There are four major greeks: delta, gamma, theta, and vega. Delta and gamma deal mostly with the price of the underlying security, whereas theta and vega deal with the extrinsic value. Let’s discuss each, starting with delta.
Delta measures how much the options premium changes with a $1 move in the underlying price. For example, if a call option has a delta of .53 and the underlying climbs $1, the option will increase $0.53 in value. Notice the purple line in Figure 2. This is a graph of the change in delta for a call option. The purple line includes both intrinsic and extrinsic values. The green line includes only intrinsic value.
Let’s discuss the changes in the purple line. If the underlying moves from $55 to $56, the delta will hardly increase compared to a change from $63 to $64. So, if you’re a call buyer, you might consider options that are closer to being at the money because you can capitalize on bigger moves. Of course, those big moves cut both ways, so beware. If you’re a covered call seller who wants to avoid losing stock through assignment, consider selling out of the money calls so underlying price movements have little effect on your trade.
Gamma measures how much delta will change with each $1 move in the underlying. Let’s look back at Figure 2. Previously, we observed that the ends of the purple curve climbed at a slower rate. The middle of the curve is steeper, which reflects a higher rate of change. The rate of change is what gamma measures. Now, look at Figure 3. Notice the purple line swells in the middle and is flatter on the ends. This reflects changes in the delta curve.
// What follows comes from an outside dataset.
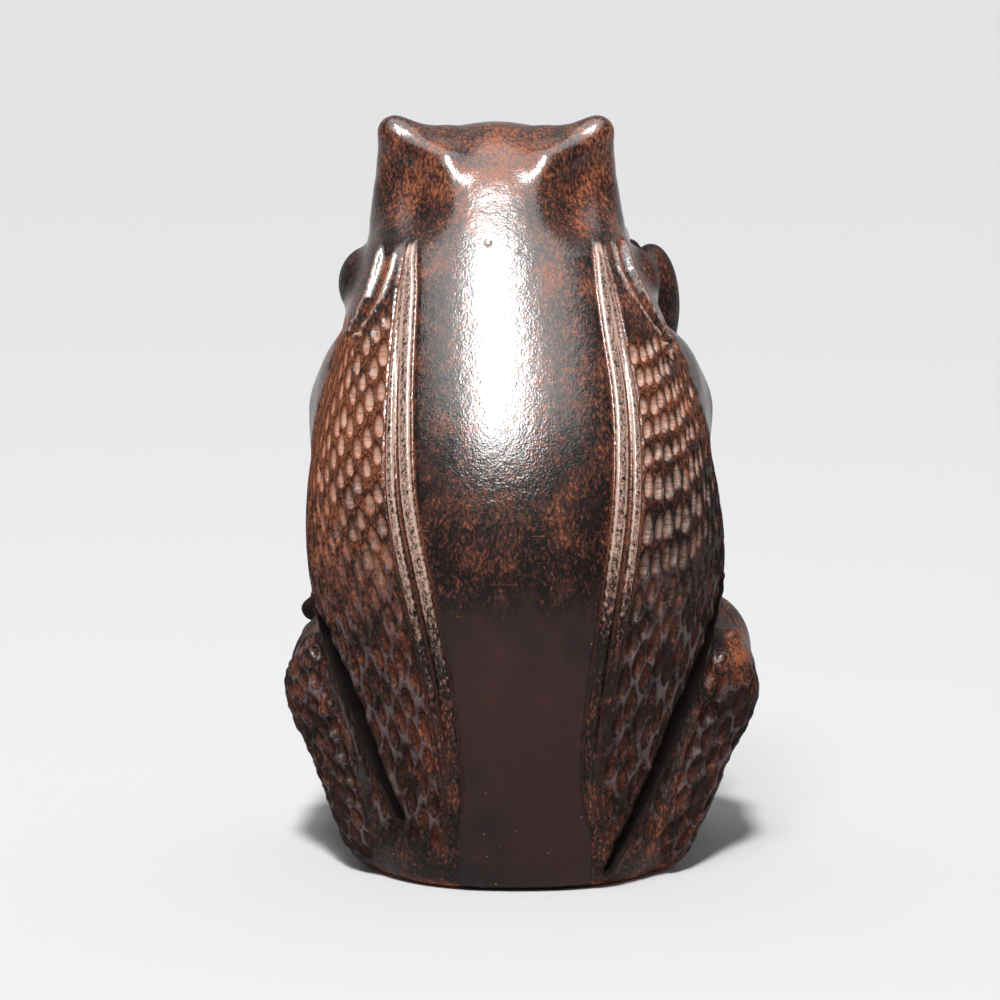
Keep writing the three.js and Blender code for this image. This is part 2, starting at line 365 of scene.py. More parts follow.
def mouth_points():
    """Half an oval round the front of the face, level with the jaw."""
    points = []
    for i in range(MOUTH_STEPS + 1):
        angle = math.pi * i / MOUTH_STEPS
        x, y = -MOUTH_HALF * math.cos(angle), MOUTH_REACH * math.sin(angle)
        points.append([HEAD_X + x, MOUTH_Y + y, MOUTH_Z - x * math.tan(JAW_ROLL)])
    return points


def head_cuts():
    cuts = []
    for side in (LEFT, RIGHT):
        cuts.append((brow_hollow(side), 7))
        cuts.append((ellipsoid([HEAD_X + side * 3.6, 38.2, 116.5], [0.9, 1.8, 0.9]), 0.5))  # nostril
        cuts.append((ellipsoid(eye_centre(side), [BEAD_RADIUS + BEAD_CLEARANCE] * 3), 0.3))
    mouth = mouth_points()
    for a, b in zip(mouth, mouth[1:]):
        cuts.append((limb(a, MOUTH_RADIUS, b, MOUTH_RADIUS), 0.6))
    return cuts


def back_of(forms, x, z):
    """Where a line along +Y at X and height z meets the first of these forms."""
    y = np.arange(-50.0, 20.0, 0.25)
    p = np.stack([np.full_like(y, x), y, np.full_like(y, z)], axis=1)
    inside = np.minimum.reduce([form(p) for form, _ in forms]) < 0
    return float(y[np.argmax(inside)]) if inside.any() else None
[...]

These two curves provide insight as to why extrinsic value is the highest when the option is at the money. When an option is at the money, it has the highest risk to the seller. Often the seller is a market maker. Higher extrinsic value absorbs some of the price movement. The green gamma line shows how sensitive delta is when extrinsic value is a non-factor. So, as extrinsic value is reduced, gamma becomes a bigger factor.
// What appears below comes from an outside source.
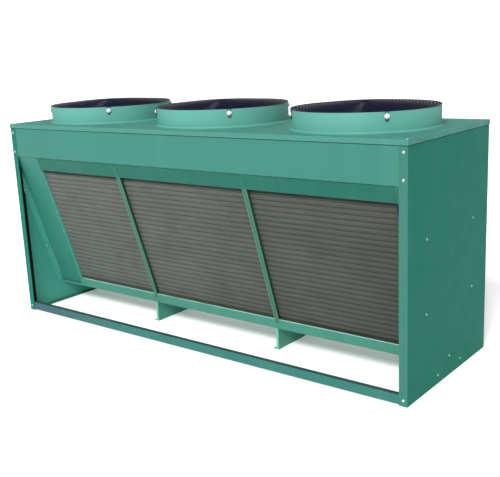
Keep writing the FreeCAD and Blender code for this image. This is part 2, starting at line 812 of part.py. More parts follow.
def fan_motor(x):
    """Motor housing: a square base flange, a plain shell, a sloped end bell and a bored bearing boss."""
    base, top = motor_floor, motor_top
    points = [(0, base), (motor_radius, base), (motor_radius, top - motor_shoulder),
              (motor_radius - motor_shoulder, top), (boss_radius, top), (boss_radius, top + motor_boss),
              (0, top + motor_boss)]
    half = motor_base_half
    flange = box(-half, half, -half, half, base, base + motor_base)
    corners = [e for e in flange.Edges if e.BoundBox.ZLength > motor_base / 2]
    flange = flange.makeChamfer(motor_base_corner, corners)
    bore = cylinder(shaft_radius + shaft_clearance, 2 * motor_bore, UP * (top + motor_boss - motor_bore))
    body = turned(points, motor_sides).fuse(flange).cut(motor_bolt_holes() + [bore])
    body.translate(V(x, 0, 0))
    return body


def motor_shaft(x):
    """Shaft from inside the motor to just over the hub."""
    low = motor_top + motor_boss - motor_bore + seat_gap
    return cylinder(shaft_radius, shaft_top - low, V(x, 0, low))


def motor_bolts(x):
    """Bolts through the motor's base flange and its plate."""
    bolts = []
    for p in motor_bolt_places(x):
        low = p - UP * (motor_plate + nut_height)
        head = hexagon(nut_flats, nut_height, p + UP * motor_base)
        shank = rod(motor_bolt_radius, motor_base + motor_plate + nut_height, low)
        nut = hexagon(nut_flats, nut_height, low)
        bolts.append(head.fuse([shank, nut]))
    return bolts


# Sheet screws
def screw_head(place, out):
    """Hexagon head, flat on the sheet."""
    return hexagon(screw_flats, screw_height, place, out)


def panel_screws():
    """Heads of every sheet screw, on all four corners and both ends of the cabinet."""
    heads = []
    high, low = body_height - fascia_screw_edge, fascia_low + fascia_screw_edge
    face_heights = (high, low, (rail_low + rail_high) / 2)
    for sx in (-1, 1):
        out = V(sx, 0, 0)
        x_end = sx * length / 2
        wall = x_end - sx * (liner_face + thin_sheet)
        for sy in (-1, 1):
            for z in face_heights:
                heads.append(screw_head(V(x_end - sx * screw_in, sy * depth / 2, z), V(0, sy, 0)))
            corner = V(x_end - sx * lid_screw_in, sy * (depth / 2 - lid_screw_in), lid_top)
            heads.append(screw_head(corner, UP))
            for z in (body_height * share for share in end_screw_shares):
                heads.append(screw_head(V(x_end, sy * end_screw_out, z), out))
            heads.append(screw_head(V(x_end, sy * tray_screw_out, tray_screw_z), out))
            for z in (body_height * share for share in strip_screw_shares):
                heads.append(screw_head(V(wall, -sy * slope_y_at(-strip_screw_out, z), z), out * -1))
        heads.append(screw_head(V(x_end, 0, middle_screw_z), out))
    return heads


def main():
    os.makedirs("parts", exist_ok=True)
    panel, liner = end_panel(), end_liner()
    save("end_panel_left", with_pipe_holes(panel, grommet_wall))
    save("end_panel_right", mirrored_x(panel))
    save("end_liner_left", with_pipe_holes(liner, 3 * grommet_wall))
    save("end_liner_right", mirrored_x(liner))
    save("top_panel", top_panel())
    save("bottom_tray", bottom_tray())
    liner_left = left + liner_face
    for name, place in zip(("left", "right"), divider_places[:1] + divider_places[-1:]):
        save("support_leg_" + name, support_leg(place))
        save("baffle_" + name, baffle(place))
    bends = return_bends()
    for side, turn in (("front", lambda s: s), ("rear", mirrored_y)):
        save("fascia_" + side, turn(fascia()))
        save("base_rail_" + side, turn(base_rail()))
        save("coil_top_band_" + side, turn(coil_top_band()))
        save("closure_strip_" + side + "_left", turn(closure_strip(liner_left, sheet_left)))
        save("closure_strip_" + side + "_right", turn(closure_strip(-liner_left, sheet_right)))
        save("divider_" + side + "_left", turn(divider(divider_places[0])))
        save("divider_" + side + "_right", turn(divider(divider_places[-1])))
        save("fin_block_" + side, turn(fin_block()))
        save("tube_sheet_" + side + "_left", turn(tube_sheet(sheet_left, -1)))
        save("tube_sheet_" + side + "_right", turn(tube_sheet(sheet_right, 1)))
        save("return_bends_" + side, *[turn(b) for b in bends])
    save("gas_manifold", *manifold(gas_radius, gas_header_in, rows_deep - 1, gas_stub_z))
    save("liquid_manifold", *manifold(liquid_radius, liquid_header_in, 0, liquid_stub_z))
    save("pipe_grommets", grommet(gas_radius, gas_stub_z), grommet(liquid_radius, liquid_stub_z))
    save("cable_gland", cable_gland())
    for number, x in enumerate(fan_places, 1):
        n = str(number)
        save("venturi_ring_" + n, venturi_ring(x))
        save("fan_guard_" + n, *fan_guard(x))
        save("motor_mount_" + n, motor_mount(x))
        save("fan_motor_" + n, fan_motor(x))
        save("motor_shaft_" + n, motor_shaft(x))
        save("fan_hub_" + n, fan_hub(x))
        save("fan_blades_" + n, *fan_blades(x))
    save("guard_bolts", *[guard_bolt(x, a) for x in fan_places for a in leg_angles()])
    save("motor_bolts", *[b for x in fan_places for b in motor_bolts(x)])
    save("panel_screws", *panel_screws())


main()
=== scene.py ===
import random
from math import asin, cos, pi, radians, sin, sqrt

import bmesh
import bpy
from mathutils import Matrix, Vector


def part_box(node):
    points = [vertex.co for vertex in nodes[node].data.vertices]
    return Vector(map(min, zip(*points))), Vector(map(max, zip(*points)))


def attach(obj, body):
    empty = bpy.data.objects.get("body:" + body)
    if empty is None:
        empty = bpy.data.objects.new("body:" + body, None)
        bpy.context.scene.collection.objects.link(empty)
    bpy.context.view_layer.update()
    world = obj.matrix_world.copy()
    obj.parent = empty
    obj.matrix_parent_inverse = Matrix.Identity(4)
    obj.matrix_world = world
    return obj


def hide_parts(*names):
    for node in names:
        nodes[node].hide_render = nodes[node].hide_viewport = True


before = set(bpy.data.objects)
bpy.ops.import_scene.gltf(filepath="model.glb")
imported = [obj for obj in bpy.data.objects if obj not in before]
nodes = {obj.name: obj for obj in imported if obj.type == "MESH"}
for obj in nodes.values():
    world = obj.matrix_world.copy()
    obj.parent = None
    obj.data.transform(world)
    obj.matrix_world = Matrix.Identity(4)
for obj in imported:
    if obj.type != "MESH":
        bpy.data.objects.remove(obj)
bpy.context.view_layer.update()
fan_count = 3
fan_names = [str(n) for n in range(1, fan_count + 1)]

# Sizes read from the frame, in metres
lid_low, lid_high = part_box("top_panel")
panel_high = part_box("end_panel_right")[1]
half_length = panel_high.x
half_depth = panel_high.y
lid_foot, lid_top = lid_low.z, lid_high.z
ring_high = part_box("venturi_ring_2")[1]         # the middle ring stands over x = 0
rim = ring_high.z
tray_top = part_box("bottom_tray")[1].z
band_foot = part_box("coil_top_band_front")[0].z
motor_boxes = [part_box("fan_motor_" + n) for n in fan_names]
fan_places = [(low.x + high.x) / 2 for low, high in motor_boxes]
section = 2 * half_length / fan_count

# Cabinet
sheet = 0.002
seam_shadow_height = 0.006        # painted shadow under the lid's flange
lip_highlight_width = 0.0035         # painted highlight along the tray's upper edge
slot_shade_in = 0.049            # front plane to the inner edge of the painted shade on an end liner
divider_edge = 0.0095      # middle of a divider to its pale edges
wear_and_highlight_radius = 0.0022       # reach of the worn paint and painted highlight round an edge

# Guards
guard_wire = 0.0046
rim_wire_share = 1.2       # the outermost ring's wire against the others
guard_rings = 22
guard_eye = 0.030
guard_spokes = 8
spoke_steps = 12
spoke_drop = 0.6           # of a wire's thickness, from the rings' middle to the spokes'
spoke_gap = 0.002          # spoke's end to the outermost ring's middle
spoke_sink = 0.004         # the most that a spoke's end runs below the rim
leg_wire = 0.0040
leg_half = 0.007
leg_rise = 0.003
leg_gap = 0.0005           # venturi ring to loop
leg_steps = 8
leg_tail = 0.010           # of a guard's loop, below its washer

# Venturi rings
ring_outer = 0.388
ring_flare = 0.010
ring_steps = 8
rim_bead = 0.002
rim_flat = 0.0004
rim_inset = 0.3            # of the sheet's thickness

# Fasteners: a head's width across its flats and its height
bolt_drop = 0.022
bolt_seat = 0.0043         # outside of a venturi ring to the washer, over the loop's wire
washer_radius = 0.013
washer_thick = 0.002
head_chamfer = 0.88        # of a head's radius, at its top
head_side = 0.80           # of a head's height, up to the chamfer
screw_head = (0.0095, 0.0044)
bolt_head = (0.013, 0.0062)
bolt_nut = (0.013, 0.0060)
cap_screw = (0.008, 0.004)
shank_radius = 0.0040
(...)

Theta is our first greek dealing directly with extrinsic value. It measures how sensitive an option is to time decay. Remember, time decay works against option buyers and favors option sellers. Figure 4 shows theta is highest for at-the-money options and lower for out-of-the-money and deep in-the-money options.
Earlier we observed that the biggest changes in delta and gamma, and, by extension, the options premium, occur when the option is at the money. For option buyers, the deck is kind of stacked against them because they have to overcome the extrinsic value that is working against them, in other words, time decay.
Option sellers can get the most extrinsic value by selling at-the-money options. However, they have a higher likelihood of assignment by doing this. So, they need to reconcile this risk by either accepting assignment or reducing the likelihood of assignment by selling out of the money for a smaller premium.
Vega measures how sensitive an option is to changes in implied volatility. Figure 5 shows that when the option is at the money, it has the highest sensitivity to implied volatility. Implied volatility can rise and fall independent of price movement; however, it commonly rises when price falls. This means the curve below can shrink and grow. Notice how the green line is flatlined on the bottom of the chart. This shows us that at expiration there’s no implied volatility.
So, what does this tell us about call strategies? Well, option buyers would prefer to buy when implied volatility is low, and it’s a bonus if implied volatility rises. In fact, if a trader bought an out-of-the-money option, she would benefit from both the rising price and the rising implied volatility if the stock moved in her favor. However, that’s the trick. Buying out-of-the-money options is a strategy with a low probability of success.
An option seller who sells at the money will benefit if the implied volatility drops, but will hurt the most if the implied volatility rises. Therefore, a seller may benefit most by selling when implied volatility is high and then falls.
By graphing the greeks, we can draw a few conclusions. First, long calls have great potential if the stock appreciates, but they also have risks to keep in mind (like all options strategies) because of the difficulty of anticipating several variables. Delta and gamma help you understand the price movement of options when the price of the underlying increases. Watch theta and days to expiration as time works against a long call position. Also, be aware of implied volatility because when it's higher, premiums are also higher. Unlike long calls, short calls or selling calls have opposite effects for theta and vega. As the time goes by theta is in your favor and high implied volatility means you will be able to receive bigger premiums for a short call. However, you have to balance the risk of assignment with the amount of premium you wish to sell. At-the-money options offer the highest extrinsic value and benefit the most from falling implied volatility. But, they have a high risk of assignment and high vega risk, so a common practice is to sell out-of-the-money calls. Now that you have a better understanding of how options prices work and how greeks help you manage the different portions of a premium, you can build and plan your options strategies accordingly.